Jean-Paul Gagné|Publié le 02 novembre 2023

La prospérité du Québec menacée par un manque d’électricité?

Au lieu de voir la sobriété électrique comme une contrainte, pourrait-on la percevoir comme un vecteur de bien-être? (Photo: Getty Images)

CHRONIQUE. François Legault est allé inaugurer le complexe La Romaine pour promouvoir l’hydroélectricité comme principale source d’énergie pour combler les immenses besoins en électricité du Québec au cours des prochaines décennies. Finis les surplus d’énergie à Hydro-Québec. On pourrait même en manquer si on répondait à toutes les demandes qui arrivent de partout.

Alors qu’Hydro-Québec actualise son plan stratégique et cherche de nouveaux moyens de répondre à la demande à moyen et à long terme, le premier ministre a déjà statué qu’il n’y a « pas d’acceptabilité sociale pour le nucléaire ». Voilà une option à oublier pour Michael Sabia.

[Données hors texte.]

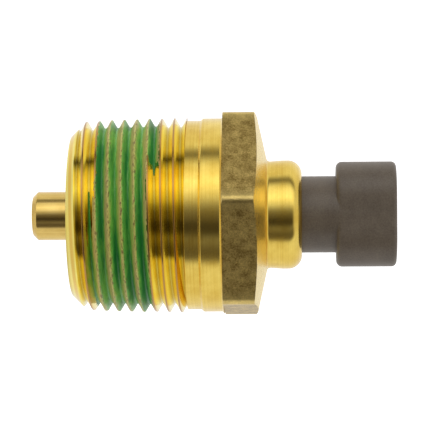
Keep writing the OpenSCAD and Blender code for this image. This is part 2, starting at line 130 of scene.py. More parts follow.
# The flags reach only some way to either side of the lens, and then the sky
# fades to this grey
flag_reach, flag_end, side_grey = 0.6, 0.85, (0.5, 0.49, 0.48, 1)
world = bpy.data.worlds.new("light tent")
bpy.context.scene.world = world
world.use_nodes = True
sky = world.node_tree
way = add_node(sky, "SeparateXYZ", {
    0: add_node(sky, "TexCoord").outputs["Generated"]})
height = add_node(sky, "Math", {
    0: way.outputs["Z"],
    1: add_node(sky, "Math", {0: way.outputs["Y"], 1: -1.0},
                operation="MULTIPLY").outputs[0]}, operation="ARCTAN2")
share = add_node(sky, "MapRange", {
    "Value": height.outputs[0], "From Min": -math.pi, "From Max": math.pi})
levels = add_node(sky, "ValToRGB", {0: share.outputs[0]}, stops=[
    ((angle + 180) / 360, [
        level / sky_strength * tint ** max(0, 1 - level / flag_below)
        for tint in flag_tint] + [1]) for angle, level in sky_levels])
aside = add_node(sky, "MapRange", {
    "Value": add_node(sky, "Math", {0: way.outputs["X"]}, operation="ABSOLUTE")
    .outputs[0], "From Min": flag_reach, "From Max": flag_end})
sky.links.new(add_node(sky, "MixRGB", {
    0: aside.outputs[0], 1: levels.outputs["Color"], 2: side_grey})
    .outputs[0], sky.nodes["Background"].inputs["Color"])
sky.nodes["Background"].inputs["Strength"].default_value = sky_strength

# The floor is a wide shallow bowl of matt white card, seen by the camera
# only, so that its light comes from the sky alone
floor_mesh = bmesh.new()
floor_gap = 24 * MM
floor_z = cad_box[0].z - floor_gap
rim = [(0, 0), (1.1, 0), (1.5, 0.05), (1.8, 0.25), (1.95, 0.6), (2, 2.2)]
edge = [floor_mesh.verts.new((r, 0, floor_z + z)) for r, z in rim]
lines = [floor_mesh.edges.new(pair) for pair in zip(edge, edge[1:])]
bmesh.ops.spin(
    floor_mesh, geom=edge + lines, cent=(0, 0, 0), axis=(0, 0, 1),
    dvec=(0, 0, 0), angle=2 * math.pi, steps=64, use_merge=True)
bmesh.ops.remove_doubles(floor_mesh, verts=floor_mesh.verts, dist=1e-5)
for face in floor_mesh.faces:
    face.smooth = True
floor_data = bpy.data.meshes.new("floor")
floor_mesh.to_mesh(floor_data)
floor_mesh.free()
floor = bpy.data.objects.new("floor", floor_data)
bpy.context.scene.collection.objects.link(floor)
card = bpy.data.materials.new("white_card")
card.use_nodes = True
card_shader = card.node_tree.nodes["Principled BSDF"]
card_shader.inputs["Roughness"].default_value = 0.9
# Card fibres, drawn about 1.1 mm across
fibre = add_node(card.node_tree, "TexNoise", {
    "Vector": add_node(card.node_tree, "TexCoord").outputs["Object"],
    "Scale": 900.0, "Detail": 2.0})
card.node_tree.links.new(
    add_node(card.node_tree, "ValToRGB", {0: fibre.outputs[0]}, stops=[
        (0.3, linear("#f4f4f3")), (0.7, linear("#fbfbfa"))]).outputs["Color"],
    card_shader.inputs["Base Color"])
card_shader.inputs["Emission Color"].default_value = (1, 1, 1, 1)
card_shader.inputs["Emission Strength"].default_value = 0.55
floor_data.materials.append(card)
for way_seen in ("diffuse", "glossy", "transmission", "shadow"):
    setattr(floor, "visible_" + way_seen, False)

# ---- Brass body: the turned parts ----
# One piece of free-cutting brass, turned: front face, two plain bands
# behind the thread, and the thin collar that is rolled over the connector's
# flange at the end. Inside are the passage, the chamber and the cavity.


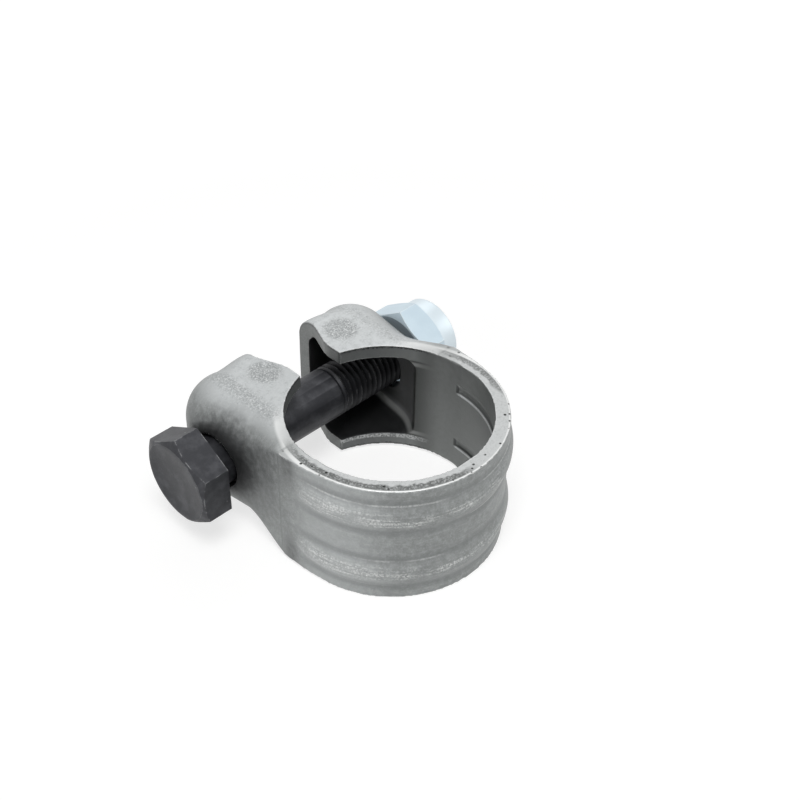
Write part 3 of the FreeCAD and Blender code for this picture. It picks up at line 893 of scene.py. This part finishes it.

Le plan stratégique 2022-2026 publié sous la direction de Sophie Brochu n’est plus à jour. Avec la double nomination de Pierre Fitzgibbon à l’Économie et à l’Énergie, les objectifs premiers de ce plan, à savoir rendre Hydro-Québec carboneutre en 2030 et d’économiser 8,2 térawattheures (TW h) d’énergie (l’équivalent du complexe La Romaine) d’ici 2029, sont devenus irréalistes. D’où la démission fracassante de Mme Brochu, avant la fin de son mandat, en disant qu’elle ne voulait pas qu’Hydro-Québec devienne un Dollarama de l’énergie (c’est-à-dire faire du commerce avec l’énergie). 

Le plan 2022-2026 prévoyait une augmentation de la demande d’électricité de 20 TW h entre 2019 et 2029 et de 100 TW h d’ici 2050. Or, M. Fitzgibbon avance maintenant une croissance des besoins qui pourraient atteindre 150 TW h d’ici 2050, comparativement à une production actuelle d’environ 180 TW h. C’est énorme.

Notre hydroélectricité est tellement prisée que plusieurs sociétés étrangères veulent investir au Québec pour réaliser leur objectif de carboneutralité. À preuve, les multinationales qui veulent y développer leur filière batteries. 

M. Fitzgibbon, qui autorise désormais tous les projets nécessitant 5 mégawatts (MW) et plus de puissance, n’a accepté que 11 des 20 projets qui lui avaient été présentés en date du 31 mars dernier. Ces 11 projets obtiendront une puissance de 956 MW, en regard des 2671 MW demandés pour les 20 projets. Le ministre aurait un carnet d’une cinquantaine de projets requérant 5 MW et plus. L’arbitrage de ces demandes sera difficile, car le volume des projets acceptés ou pas aura une incidence majeure sur notre prospérité, les besoins de main-d’œuvre et l’immigration. On est dans un nouveau paradigme.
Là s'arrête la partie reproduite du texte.